The rationale is that when the state issues a driver’s license and extends the privilege of driving to an individual, the state may rightfully expect something in return. That “something in return” includes the advance consent (implied consent) by the driver to submit to an evidential chemical test at the request of a police officer when the driver is stopped for suspected Michigan OWI.

But, in reality, implied consent is a legal fiction. This is because when confronted with the decision to consent to the chemical tests, one must choose between “consenting” or facing a license suspension for one year and six points added to his or her driving recording. Put another way – implied consent is really nothing more than coerced consent; free of the hallmarks of voluntariness contemplated by the Fourth Amendment.
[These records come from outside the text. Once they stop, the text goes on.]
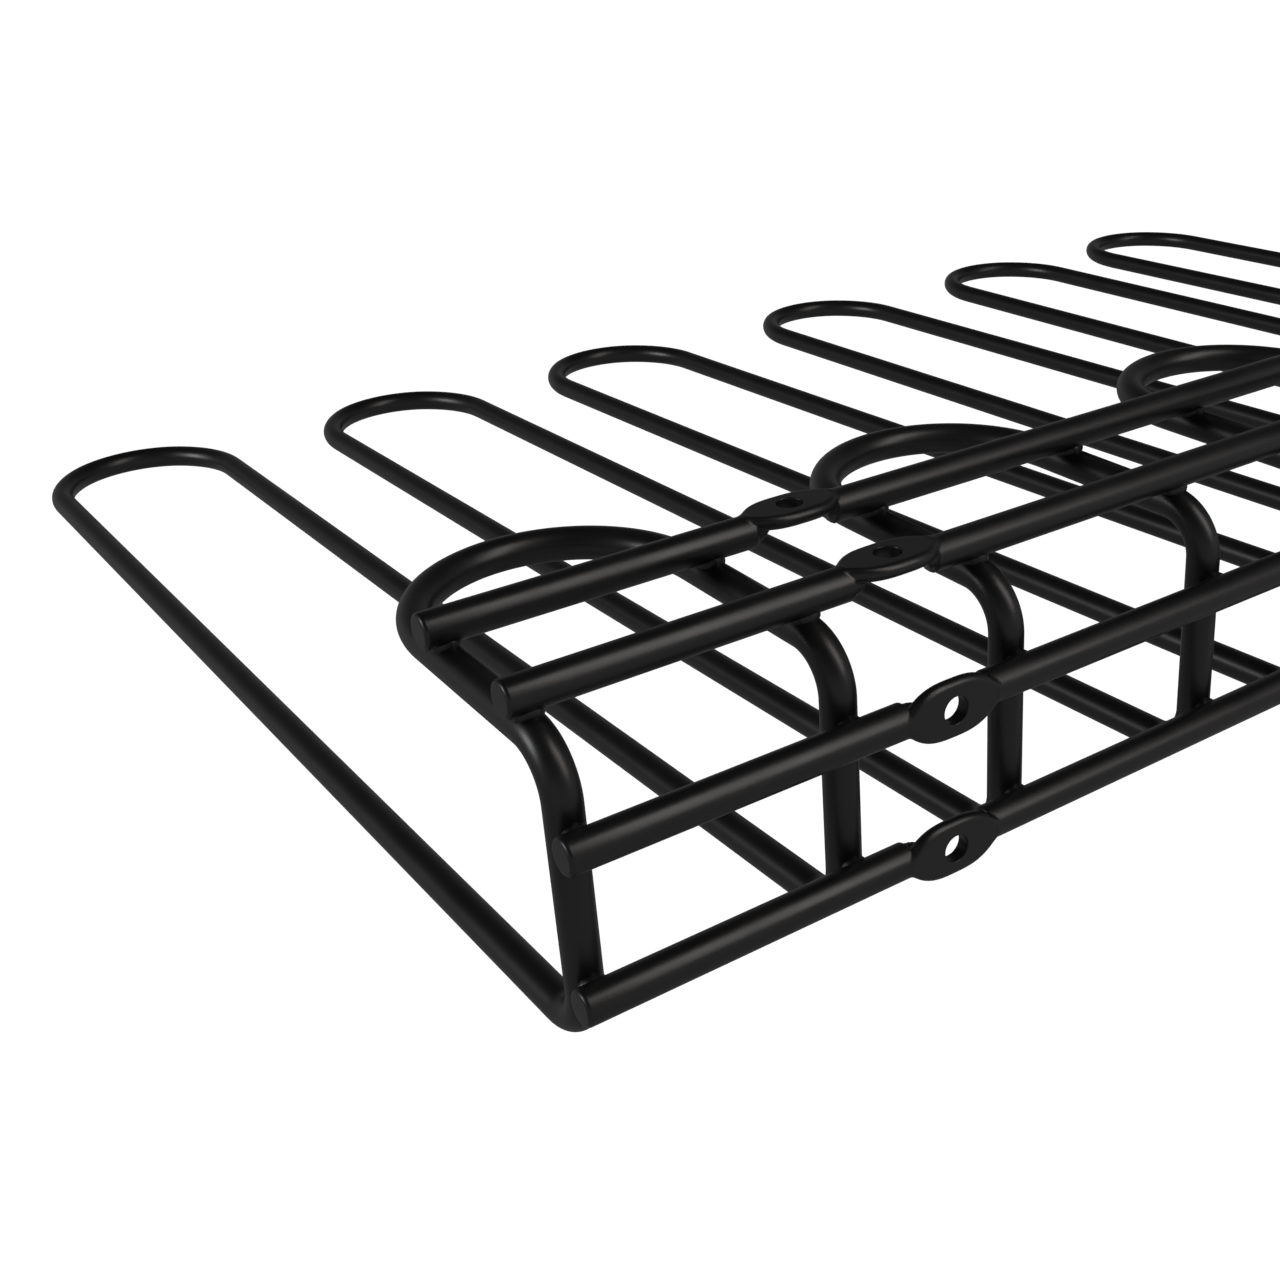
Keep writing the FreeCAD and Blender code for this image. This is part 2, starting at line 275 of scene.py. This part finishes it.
def rail_distance(points, from_hole):
    """Signed distance from a rail's surface, for (across, up) points of one section."""
    wire = np.linalg.norm(points, axis=1)
    if from_hole >= RUN_OUT:
        return wire - WIRE_R
    top, middle = WIRE_R, WIRE_R - LUG_THICK / 2

    # the wire, necked in past its shoulder and cut away below by the ramp
    past = smooth((SHOULDER - from_hole) / SHOULDER_ROUND)
    wire = wire - (WIRE_R + (NECK_R - WIRE_R) * past)
    share = min(1.0, (SHOULDER - from_hole) / RAMP)
    if share > 0:
        cut = -WIRE_R + (top - LUG_THICK + WIRE_R + FILLET) * share - points[:, 1]
        roof = points[:, 1] - middle
        wire = np.maximum(-smooth_least(-wire, -cut, FILLET), roof)

    # the eye, whose flat face runs out along the wire's top
    lens = LUG_HALF - LUG_TAPER * (from_hole / TAPER_AT) ** 3
    tail = TAIL_HALF - TAIL_TAPER * max(0.0, from_hole - SHOULDER + TAIL_START)
    width = -smooth_least(-lens, -tail, TAIL_BLEND)
    edge = min(LUG_EDGE, width)
    corner = np.abs(points - (0, middle)) - (width - edge, LUG_THICK / 2 - edge)
    eye = np.linalg.norm(np.maximum(corner, 0), axis=1) + np.minimum(corner.max(axis=1), 0) - edge
    fade = smooth((RUN_OUT - from_hole) / (RUN_OUT - SHOULDER))
    return smooth_least(wire, eye, FILLET * fade + 1e-6)


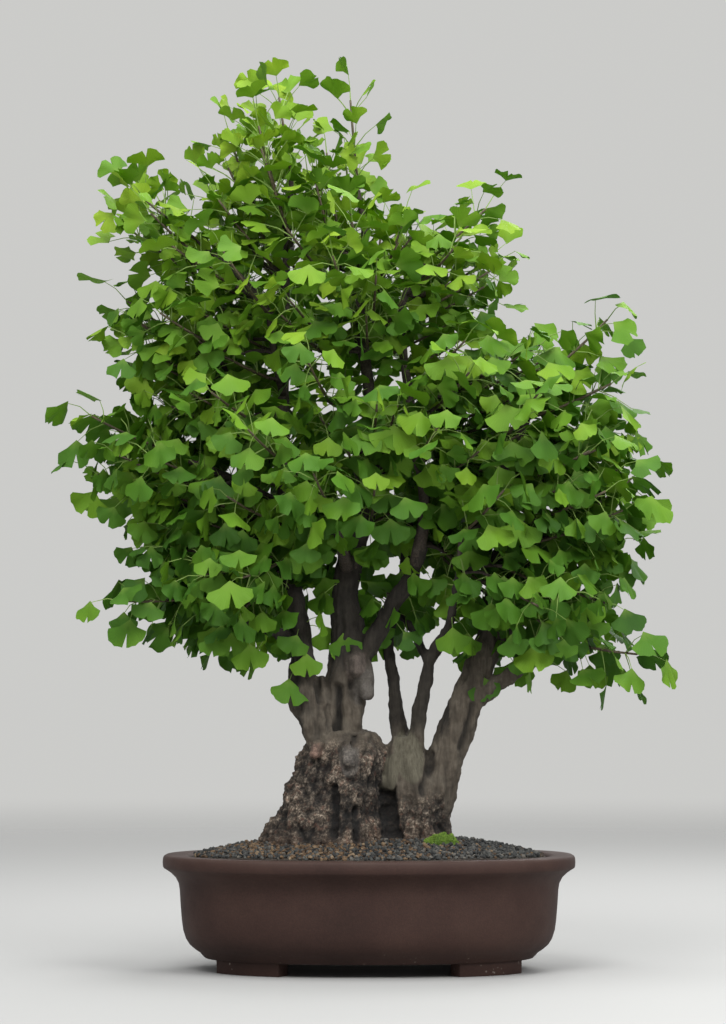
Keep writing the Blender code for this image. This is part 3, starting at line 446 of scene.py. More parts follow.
for x, y, lift in places:
    radius = draw.uniform(*GRAIN_RADII)
    half_length = LIP_HALF_LENGTH - WALL_INSET - radius
    half_depth = LIP_HALF_DEPTH - WALL_INSET - radius
    if abs(x / half_length) ** SQUARENESS + abs(y / half_depth) ** SQUARENESS > 1.0:
        continue
    if inside_stump(x, y, MAIN_STUMP) or inside_stump(x, y, SECOND_STUMP):
        continue
    axis = Vector((draw.gauss(0, 1), draw.gauss(0, 1), draw.gauss(0, 1))).normalized()
    turn = np.array(Vector((0, 0, 1)).rotation_difference(axis).to_matrix())
    shape = radius * grain_shapes[draw.randrange(len(grain_shapes))] @ turn.T
    base = len(points)
    height = soil_height(x, y) + GRAIN_RISE * radius + lift
    points += (shape + np.array([x, y, height])).tolist()
    faces += (grain_faces + base).tolist()
    near_stump = math.exp(-((math.hypot((x + 0.035) / 0.105, (y + 0.02) / 0.085)) ** 4))
    front_left = 1.0 / (1.0 + math.exp((x + 0.02) / 0.03))
    front_left /= 1.0 + math.exp((y + 0.01) / 0.03)
    chance = 0.10 + 0.30 * near_stump + 0.28 * front_left
    chance *= 0.6 + 0.8 * (0.5 + 0.5 * noise.noise(Vector((x, y, 0)) * 55))
    tones += [draw.random()] * len(shape)
    ochres += [1.0 if draw.random() < chance else 0.0] * len(shape)
gravel = add_mesh("gravel", points, faces)
set_values(gravel, "tone", tones)
set_values(gravel, "ochre", ochres)

stone, shader, add, links = new_material("crushed_stone", 0.88)
tone, ochre = read_values(add, "tone"), read_values(add, "ochre")
grey_tones = [
    (0.00, (0.010, 0.011, 0.011)),
    (0.35, (0.025, 0.026, 0.025)),
    (0.65, (0.043, 0.045, 0.042)),
    (0.88, (0.069, 0.067, 0.060)),
    (1.00, (0.125, 0.112, 0.092)),
]
ochre_tones = [
    (0.00, (0.034, 0.020, 0.010)),
    (0.40, (0.074, 0.043, 0.021)),
    (0.75, (0.125, 0.078, 0.040)),
    (1.00, (0.190, 0.138, 0.084)),
]
colour = mixed(add, ochre, ramp(add, tone, grey_tones), ramp(add, tone, ochre_tones))
pits = mottle(add, add("TexCoord").outputs["Object"], 900.0, 4.0)
colour = mixed(add, 0.45, colour, ramp(add, pits, [(0.3, 0.30), (0.7, 0.72)]), "OVERLAY")
links.new(colour, shader.inputs["Base Color"])
roughen(add, shader, pits, 0.6, 0.0004)
gravel.data.materials.append(stone)
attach(gravel, "root")

# Moss
# A cushion of living moss grows at the foot of the second stump: a domed mat of short upright
# shoots, packed close, which roots in the soil by itself.
MOSS_CENTRE, MOSS_RADII = (0.071, -0.041), (0.0175, 0.0130)
MOSS_BOTTOM, MOSS_HEIGHT = 0.1235, 0.0150
MOSS_SHOOTS, MOSS_SHOOT_RADIUS, MOSS_SHOOT_LENGTHS = 2200, 0.00055, (0.0016, 0.0030)
draw = random.Random(17)
bpy.ops.object.select_all(action="DESELECT")
bpy.ops.mesh.primitive_ico_sphere_add(subdivisions=4, radius=1.0)
cushion = bpy.context.object
bpy.ops.object.mode_set(mode="EDIT")
bpy.ops.mesh.bisect(plane_co=(0, 0, 0), plane_no=(0, 0, 1), clear_inner=True, use_fill=True)
bpy.ops.object.mode_set(mode="OBJECT")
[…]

This dichotomy was recently addressed by the Georgia Supreme Court in the case of Williams v Georgia.

In Williams the Court noted several states have considered statutory implied consent as an exception to the Fourth Amendment’s warrant requirement in the wake of McNeely, and have reached varying conclusions as to whether McNeely governs that issue.

But the Court went on to observe that the cases seem to indicate that mere compliance with statutory implied consent requirements does not, per se, equate to actual, and therefore voluntary, consent on the part of the suspect so as to be an exception to the constitutional mandate of a warrant. See, e.g., People v. Harris Cal. Rptr.3d. , 2015 WL 708606 (Cal. App. 4 Dist., 2015); Weems v. State, 4334 S.W.3d 655 (Tex. App., 2014); State v. Padley, 354 Wis.2d 545 (849 NW2d 867) (Wis.App., 2014); State v. Moore, 354 Or. 493 (318 P3d 1133)(Or., 2013); State v. Brooks, 838 N.W.2d 563 (Minn.,2013); State v. Declerck, 2014 Kan. App. LEXIS 5.

The Williams court pointed out the rationale of the Wisconsin Court of Appeals in Padley,

Implied consent” is not an intuitive or plainly descriptive term with respect to how the implied consent law works. . . .[it may be] a source of confusion . . . the term “implied consent” [may be] used inappropriately to refer to the consent a driver gives to a blood draw at the time a law enforcement officer requires that driver to decide whether to give consent. However, actual consent to a blood draw is not “implied consent,” but rather a possible result of requiring the driver to choose whether to consent under the implied consent law.

State v. Padly at 564.

In considering the breath test administered to any driver facing a Michigan First Offense DUI or a repeat offender, the Court must be compelled to address whether the driver gave actual consent to the procuring and testing of his or her breath, which requires the determination of the voluntariness of the consent under the totality of the circumstances. This argument should be raised in every Michigan implied consent case.